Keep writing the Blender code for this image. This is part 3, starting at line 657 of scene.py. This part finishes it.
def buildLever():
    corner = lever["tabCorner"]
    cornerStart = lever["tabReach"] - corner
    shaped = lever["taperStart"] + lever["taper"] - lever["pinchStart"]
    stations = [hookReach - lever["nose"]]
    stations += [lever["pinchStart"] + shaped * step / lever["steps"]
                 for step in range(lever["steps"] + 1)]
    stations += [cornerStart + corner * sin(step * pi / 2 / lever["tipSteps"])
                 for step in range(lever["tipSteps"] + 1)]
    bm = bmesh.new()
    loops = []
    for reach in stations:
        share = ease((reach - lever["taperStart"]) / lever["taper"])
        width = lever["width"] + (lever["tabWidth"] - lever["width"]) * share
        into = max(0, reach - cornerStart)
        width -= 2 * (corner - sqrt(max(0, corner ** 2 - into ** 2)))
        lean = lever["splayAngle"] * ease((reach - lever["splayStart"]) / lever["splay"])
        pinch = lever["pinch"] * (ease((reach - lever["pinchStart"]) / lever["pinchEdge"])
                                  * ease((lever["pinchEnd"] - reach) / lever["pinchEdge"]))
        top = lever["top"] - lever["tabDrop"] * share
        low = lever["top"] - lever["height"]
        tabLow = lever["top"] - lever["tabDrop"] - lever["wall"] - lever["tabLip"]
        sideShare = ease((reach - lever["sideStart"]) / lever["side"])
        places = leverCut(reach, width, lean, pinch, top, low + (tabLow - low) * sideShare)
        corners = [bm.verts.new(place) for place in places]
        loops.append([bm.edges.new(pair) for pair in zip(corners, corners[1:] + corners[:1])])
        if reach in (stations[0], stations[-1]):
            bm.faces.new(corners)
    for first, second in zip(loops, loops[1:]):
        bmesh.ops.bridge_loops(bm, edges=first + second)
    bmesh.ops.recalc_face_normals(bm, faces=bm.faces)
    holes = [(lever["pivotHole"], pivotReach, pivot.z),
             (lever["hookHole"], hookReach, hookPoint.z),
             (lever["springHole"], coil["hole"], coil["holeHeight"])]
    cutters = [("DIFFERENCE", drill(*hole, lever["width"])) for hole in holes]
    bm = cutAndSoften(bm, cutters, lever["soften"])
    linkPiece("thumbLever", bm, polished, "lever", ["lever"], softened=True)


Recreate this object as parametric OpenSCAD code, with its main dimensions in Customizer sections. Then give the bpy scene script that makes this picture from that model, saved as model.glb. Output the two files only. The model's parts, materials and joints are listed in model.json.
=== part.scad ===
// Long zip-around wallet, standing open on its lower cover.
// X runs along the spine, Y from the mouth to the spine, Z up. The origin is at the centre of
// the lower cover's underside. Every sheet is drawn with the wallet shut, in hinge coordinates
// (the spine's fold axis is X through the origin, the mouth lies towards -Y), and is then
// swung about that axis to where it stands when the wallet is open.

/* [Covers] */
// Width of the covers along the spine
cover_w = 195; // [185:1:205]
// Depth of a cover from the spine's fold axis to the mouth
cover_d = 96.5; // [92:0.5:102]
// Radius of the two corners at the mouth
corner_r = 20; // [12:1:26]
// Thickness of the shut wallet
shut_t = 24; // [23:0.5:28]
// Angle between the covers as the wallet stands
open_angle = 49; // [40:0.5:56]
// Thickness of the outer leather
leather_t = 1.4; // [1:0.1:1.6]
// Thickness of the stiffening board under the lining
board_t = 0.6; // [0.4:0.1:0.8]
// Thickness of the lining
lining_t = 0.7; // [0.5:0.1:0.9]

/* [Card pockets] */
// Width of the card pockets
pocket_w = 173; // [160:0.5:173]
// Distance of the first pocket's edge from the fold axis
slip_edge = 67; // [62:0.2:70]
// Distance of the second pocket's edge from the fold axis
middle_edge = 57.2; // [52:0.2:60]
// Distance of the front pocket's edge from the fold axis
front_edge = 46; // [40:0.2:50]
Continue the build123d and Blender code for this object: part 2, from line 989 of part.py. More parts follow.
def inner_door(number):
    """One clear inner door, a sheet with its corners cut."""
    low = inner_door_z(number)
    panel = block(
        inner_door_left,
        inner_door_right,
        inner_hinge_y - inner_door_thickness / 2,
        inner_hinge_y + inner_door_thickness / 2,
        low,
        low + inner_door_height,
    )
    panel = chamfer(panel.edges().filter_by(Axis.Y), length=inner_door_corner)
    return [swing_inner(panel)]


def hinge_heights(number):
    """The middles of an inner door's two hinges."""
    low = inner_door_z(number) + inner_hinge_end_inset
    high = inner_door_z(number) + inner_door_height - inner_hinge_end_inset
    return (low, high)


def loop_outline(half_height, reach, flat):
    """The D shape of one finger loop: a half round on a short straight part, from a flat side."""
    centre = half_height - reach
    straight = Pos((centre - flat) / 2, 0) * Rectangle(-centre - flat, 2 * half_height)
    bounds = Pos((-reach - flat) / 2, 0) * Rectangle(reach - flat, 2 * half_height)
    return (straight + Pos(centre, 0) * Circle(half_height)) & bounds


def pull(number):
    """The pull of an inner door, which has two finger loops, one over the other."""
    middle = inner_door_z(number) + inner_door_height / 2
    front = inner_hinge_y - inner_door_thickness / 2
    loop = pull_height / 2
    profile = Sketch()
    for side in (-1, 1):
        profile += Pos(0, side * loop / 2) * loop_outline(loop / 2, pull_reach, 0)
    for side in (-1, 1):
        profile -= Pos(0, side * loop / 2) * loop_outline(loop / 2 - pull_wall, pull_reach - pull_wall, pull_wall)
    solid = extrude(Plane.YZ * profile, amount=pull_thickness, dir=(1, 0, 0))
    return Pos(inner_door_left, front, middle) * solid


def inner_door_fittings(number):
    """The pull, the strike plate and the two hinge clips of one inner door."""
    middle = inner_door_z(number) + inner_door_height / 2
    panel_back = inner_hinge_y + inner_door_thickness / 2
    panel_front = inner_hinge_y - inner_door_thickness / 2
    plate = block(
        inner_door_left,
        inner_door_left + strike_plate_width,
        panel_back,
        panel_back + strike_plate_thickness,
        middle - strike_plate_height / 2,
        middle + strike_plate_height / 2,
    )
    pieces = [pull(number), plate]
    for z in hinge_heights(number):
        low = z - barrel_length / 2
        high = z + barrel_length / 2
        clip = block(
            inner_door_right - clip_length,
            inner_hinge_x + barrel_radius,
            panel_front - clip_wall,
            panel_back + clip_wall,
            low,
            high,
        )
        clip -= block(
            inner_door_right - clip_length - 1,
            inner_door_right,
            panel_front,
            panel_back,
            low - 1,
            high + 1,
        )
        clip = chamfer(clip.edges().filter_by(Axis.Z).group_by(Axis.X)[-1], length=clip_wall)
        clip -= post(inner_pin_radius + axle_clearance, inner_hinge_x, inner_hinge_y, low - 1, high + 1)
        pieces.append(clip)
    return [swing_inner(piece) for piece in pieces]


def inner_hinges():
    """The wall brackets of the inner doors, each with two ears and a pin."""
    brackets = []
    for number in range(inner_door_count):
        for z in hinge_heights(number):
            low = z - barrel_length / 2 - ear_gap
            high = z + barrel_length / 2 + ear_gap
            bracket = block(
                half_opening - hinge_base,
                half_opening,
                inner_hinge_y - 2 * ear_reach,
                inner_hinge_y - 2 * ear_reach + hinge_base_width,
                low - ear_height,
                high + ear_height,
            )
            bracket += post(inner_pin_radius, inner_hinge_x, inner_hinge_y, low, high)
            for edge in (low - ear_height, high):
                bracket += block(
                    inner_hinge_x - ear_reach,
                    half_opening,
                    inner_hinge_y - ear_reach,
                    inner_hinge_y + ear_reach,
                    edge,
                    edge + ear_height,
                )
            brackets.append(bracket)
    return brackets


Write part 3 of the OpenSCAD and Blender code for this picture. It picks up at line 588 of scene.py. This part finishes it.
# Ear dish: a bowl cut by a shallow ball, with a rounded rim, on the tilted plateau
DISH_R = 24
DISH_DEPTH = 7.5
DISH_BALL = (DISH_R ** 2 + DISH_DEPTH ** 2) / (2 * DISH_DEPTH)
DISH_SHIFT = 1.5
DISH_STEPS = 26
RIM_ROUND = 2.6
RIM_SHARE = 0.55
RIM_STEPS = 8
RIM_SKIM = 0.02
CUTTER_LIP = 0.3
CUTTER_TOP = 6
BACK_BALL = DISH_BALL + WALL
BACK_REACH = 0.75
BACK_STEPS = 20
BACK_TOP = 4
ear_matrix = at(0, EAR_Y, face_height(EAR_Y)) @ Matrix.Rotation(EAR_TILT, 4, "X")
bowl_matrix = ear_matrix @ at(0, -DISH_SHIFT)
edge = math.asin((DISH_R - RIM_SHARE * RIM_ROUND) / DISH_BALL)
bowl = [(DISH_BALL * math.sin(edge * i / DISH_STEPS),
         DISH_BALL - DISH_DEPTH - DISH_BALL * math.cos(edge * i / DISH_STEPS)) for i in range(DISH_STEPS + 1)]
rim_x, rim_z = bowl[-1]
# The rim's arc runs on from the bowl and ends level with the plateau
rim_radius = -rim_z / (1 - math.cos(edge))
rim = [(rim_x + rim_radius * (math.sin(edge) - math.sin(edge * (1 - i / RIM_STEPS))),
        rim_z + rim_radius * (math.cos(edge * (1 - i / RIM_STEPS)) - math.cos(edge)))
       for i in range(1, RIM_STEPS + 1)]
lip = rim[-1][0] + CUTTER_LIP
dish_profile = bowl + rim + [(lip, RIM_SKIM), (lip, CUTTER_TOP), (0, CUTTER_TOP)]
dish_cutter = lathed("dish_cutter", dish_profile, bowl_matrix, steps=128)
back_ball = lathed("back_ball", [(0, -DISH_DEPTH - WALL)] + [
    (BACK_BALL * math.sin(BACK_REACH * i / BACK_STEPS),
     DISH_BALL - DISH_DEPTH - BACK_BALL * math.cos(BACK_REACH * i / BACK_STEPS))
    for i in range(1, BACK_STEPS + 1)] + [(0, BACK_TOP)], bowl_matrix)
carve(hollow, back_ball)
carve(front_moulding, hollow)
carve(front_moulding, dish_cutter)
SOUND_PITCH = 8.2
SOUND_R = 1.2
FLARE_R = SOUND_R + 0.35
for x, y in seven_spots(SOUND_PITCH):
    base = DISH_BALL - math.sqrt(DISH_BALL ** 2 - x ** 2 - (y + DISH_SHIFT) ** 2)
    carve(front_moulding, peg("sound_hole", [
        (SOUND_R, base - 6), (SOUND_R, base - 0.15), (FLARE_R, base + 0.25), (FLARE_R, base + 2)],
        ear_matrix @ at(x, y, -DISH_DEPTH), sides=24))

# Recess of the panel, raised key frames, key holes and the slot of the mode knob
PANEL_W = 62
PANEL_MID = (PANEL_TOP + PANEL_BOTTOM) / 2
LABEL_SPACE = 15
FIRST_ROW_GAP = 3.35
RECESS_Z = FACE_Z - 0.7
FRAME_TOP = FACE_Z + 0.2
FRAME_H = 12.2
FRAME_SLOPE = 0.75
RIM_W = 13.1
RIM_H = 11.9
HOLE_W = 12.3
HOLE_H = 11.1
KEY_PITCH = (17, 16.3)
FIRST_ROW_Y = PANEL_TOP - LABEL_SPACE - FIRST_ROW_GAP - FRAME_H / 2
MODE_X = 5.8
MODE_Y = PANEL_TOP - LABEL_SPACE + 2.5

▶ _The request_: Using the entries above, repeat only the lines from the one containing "Recreate this object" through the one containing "wallet is open.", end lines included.

▶ _Full response_:
Recreate this object as parametric OpenSCAD code, with its main dimensions in Customizer sections. Then give the bpy scene script that makes this picture from that model, saved as model.glb. Output the two files only. The model's parts, materials and joints are listed in model.json.
=== part.scad ===
// Long zip-around wallet, standing open on its lower cover.
// X runs along the spine, Y from the mouth to the spine, Z up. The origin is at the centre of
// the lower cover's underside. Every sheet is drawn with the wallet shut, in hinge coordinates
// (the spine's fold axis is X through the origin, the mouth lies towards -Y), and is then
// swung about that axis to where it stands when the wallet is open.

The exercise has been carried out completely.